Clearing away the debris and junk would fall under grading and building permits that would be required for the operating permit to be issued, Ableman said.
The city aims to bring all the conditions on site into compliance with city rules, she said. So if a permit is issued to Tenelco, it would also bring Evergreen Sanitation into compliance as well.
In 2005 and 2006, more than 25,000 cubic yards of wood fiber waste from Kimberly-Clark operations was taken to the Lake Stevens site, presumably to be used for soil mixing, according to the city of Everett.
The city acquired the pile of wood waste when it bought the Kimberly-Clark Riverside site in 2004, said Chris Chesson, senior environmental specialist for the city.
The city paid Series Seven, doing business as Evergreen On-site, $355,600 to take the material.
The pile was tested before being trucked to Lake Stevens and found to contain high amounts of nitrogen and some amounts of arsenic, cadmium, chromium, copper and lead, according to a 2003 document. The state Department of Agriculture, which has jurisdiction over topsoil, signed off on it before it was removed, Chesson said.
“There was no indication that these levels are above anything that’s going to create a problem,” he said.

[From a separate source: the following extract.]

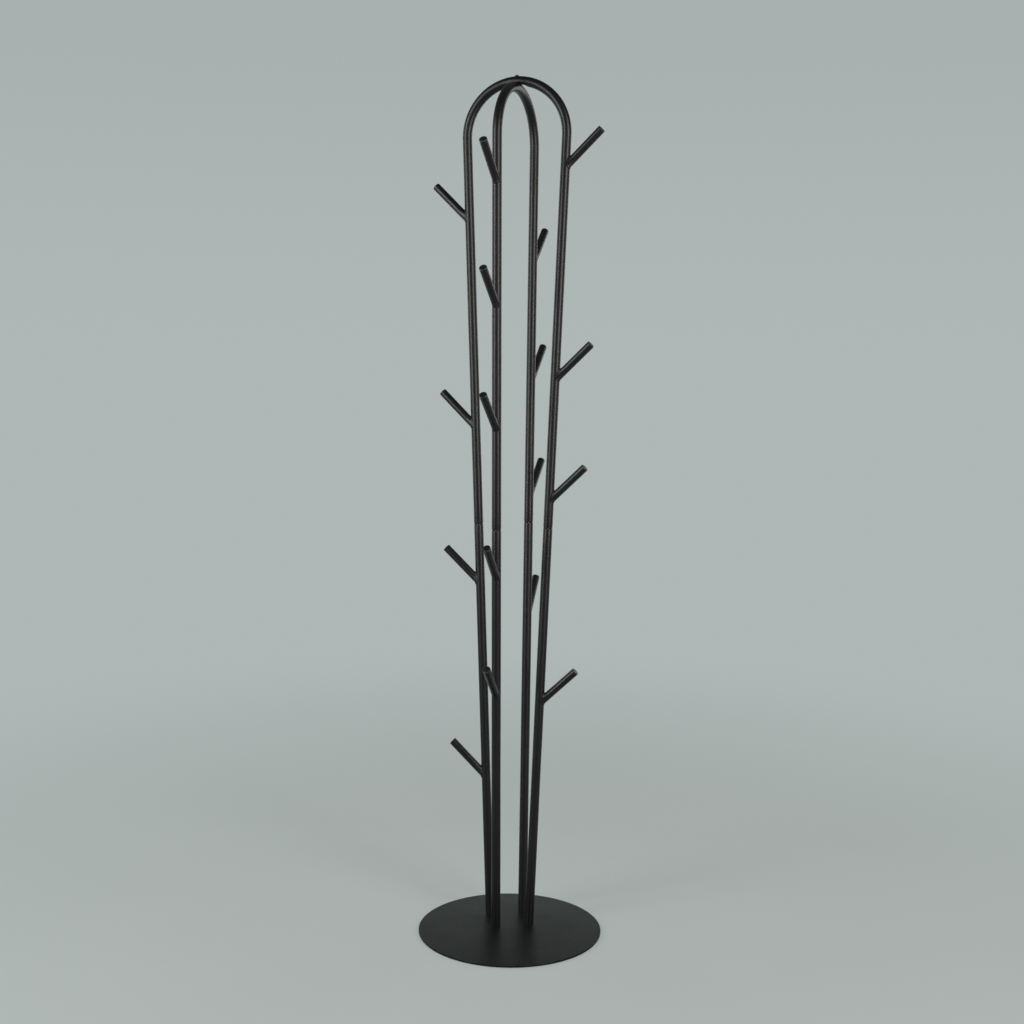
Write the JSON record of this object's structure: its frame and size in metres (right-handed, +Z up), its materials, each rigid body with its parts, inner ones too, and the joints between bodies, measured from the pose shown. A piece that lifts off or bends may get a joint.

The soil will have to be tested as part of environmental studies on the site, Ableman said.
The family could either hire a firm to do the studies and have the results reviewed by the city, or the family could pay the city to supervise the work, she said.
“Either way it’s got to be verified by the city,” Ableman said.
The city then will decide whether a more detailed environmental study needs to be done. At that point, the public can weigh in, Ableman said. She did not have a timeline.
Judy Bales said that she and her husband, Mike, knew about the business when they moved into the home eight years ago, but didn’t investigate it enough.
“If we had known what we were moving into we would not have bought this house.”
Bill Sheets: 425-339-3439; firstname.lastname@example.org.
*Correction, Aug. 22, 2013: This story originally incorrectly identified the location of the neighborhood in relationship to the business. It also incorrectly state Catherine Eldredge’s relation to the family.